I’m going to embrace this moment today because it really only comes once in a lifetime! What I’m setting out to do today has never been done! In not just one way! 1. It’s an All women’s PPV card 2. I’m the first fighter fighting for a chance to be Undi2puted 2 weights! GWOAT
— Claressa Gwoat Shields (@Claressashields) March 5, 2021
A biopic about Shields is in the works, titled “Flint Strong,” written by Barry Jenkins and co-starring Ice Cube. But Shields has already appeared in a feature film, the 2016 documentary “T-Rex.”
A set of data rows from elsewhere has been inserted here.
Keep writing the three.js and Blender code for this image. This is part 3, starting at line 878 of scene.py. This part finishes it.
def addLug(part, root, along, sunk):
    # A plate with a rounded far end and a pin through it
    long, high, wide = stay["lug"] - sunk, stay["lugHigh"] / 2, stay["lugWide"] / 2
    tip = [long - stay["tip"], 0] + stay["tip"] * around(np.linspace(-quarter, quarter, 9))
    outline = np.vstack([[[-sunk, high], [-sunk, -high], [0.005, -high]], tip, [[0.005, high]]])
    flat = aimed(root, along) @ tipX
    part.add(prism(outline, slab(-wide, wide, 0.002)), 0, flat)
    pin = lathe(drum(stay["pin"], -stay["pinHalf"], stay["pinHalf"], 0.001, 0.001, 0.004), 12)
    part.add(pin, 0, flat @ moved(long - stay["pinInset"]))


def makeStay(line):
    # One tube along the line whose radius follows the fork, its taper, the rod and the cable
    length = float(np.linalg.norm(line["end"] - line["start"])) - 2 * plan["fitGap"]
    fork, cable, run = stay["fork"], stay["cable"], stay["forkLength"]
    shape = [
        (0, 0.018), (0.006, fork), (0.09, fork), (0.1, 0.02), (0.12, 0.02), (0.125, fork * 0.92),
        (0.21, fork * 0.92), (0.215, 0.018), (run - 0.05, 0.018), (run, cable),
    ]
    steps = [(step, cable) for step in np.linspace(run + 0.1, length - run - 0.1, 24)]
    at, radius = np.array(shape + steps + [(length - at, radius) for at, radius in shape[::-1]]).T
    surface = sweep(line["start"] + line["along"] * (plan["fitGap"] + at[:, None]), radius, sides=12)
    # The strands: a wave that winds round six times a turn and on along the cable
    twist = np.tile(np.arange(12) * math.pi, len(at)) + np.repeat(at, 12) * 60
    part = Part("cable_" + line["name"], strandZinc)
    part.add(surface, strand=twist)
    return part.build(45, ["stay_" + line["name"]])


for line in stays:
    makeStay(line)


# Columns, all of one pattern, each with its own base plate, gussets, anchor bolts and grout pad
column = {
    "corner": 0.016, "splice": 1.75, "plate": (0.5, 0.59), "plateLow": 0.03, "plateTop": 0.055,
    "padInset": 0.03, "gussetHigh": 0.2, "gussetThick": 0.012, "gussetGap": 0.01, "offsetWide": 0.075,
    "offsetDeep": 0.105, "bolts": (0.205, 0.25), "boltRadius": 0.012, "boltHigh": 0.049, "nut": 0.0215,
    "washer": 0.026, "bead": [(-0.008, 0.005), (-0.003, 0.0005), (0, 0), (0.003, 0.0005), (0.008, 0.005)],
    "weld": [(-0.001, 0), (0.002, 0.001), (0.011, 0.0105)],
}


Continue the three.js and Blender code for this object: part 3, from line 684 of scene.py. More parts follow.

That documentary details the period between Olympic Games, from the euphoric few weeks after Shields won the 2012 gold medal, when Shields picked up sponsors and visited late-night talk shows, to a low period midway through the Olympic cycle, when she faded from the public’s radar.
Here, Shields flirts with turning professional, before ultimately committing to qualifying for the Rio de Janeiro Olympics, where she ultimately won gold again.
Shields is 10-0 as a professional and 68-1 as an amateur. That lone amateur loss for Shields came in 2012, during a pre-Olympic tournament to British middleweight Savannah Marshall. The bout set the stage for a dramatic clash at the London Olympics, but Marshall suffered an upset loss in her opening-round bout.
Shields and Marshall managed not to square off in the intervening four years, but both landed in the middleweight tournament at the Rio Games in 2016, before another surprise Marshall loss derailed the rematch again.
Marshall is 9-0 as a professional and scheduled to fight in England next month. She has vowed to end Shields’s reign as champion. Shields has told Marshall to stop living in the past. Wins for both this spring might clear the path to a rematch.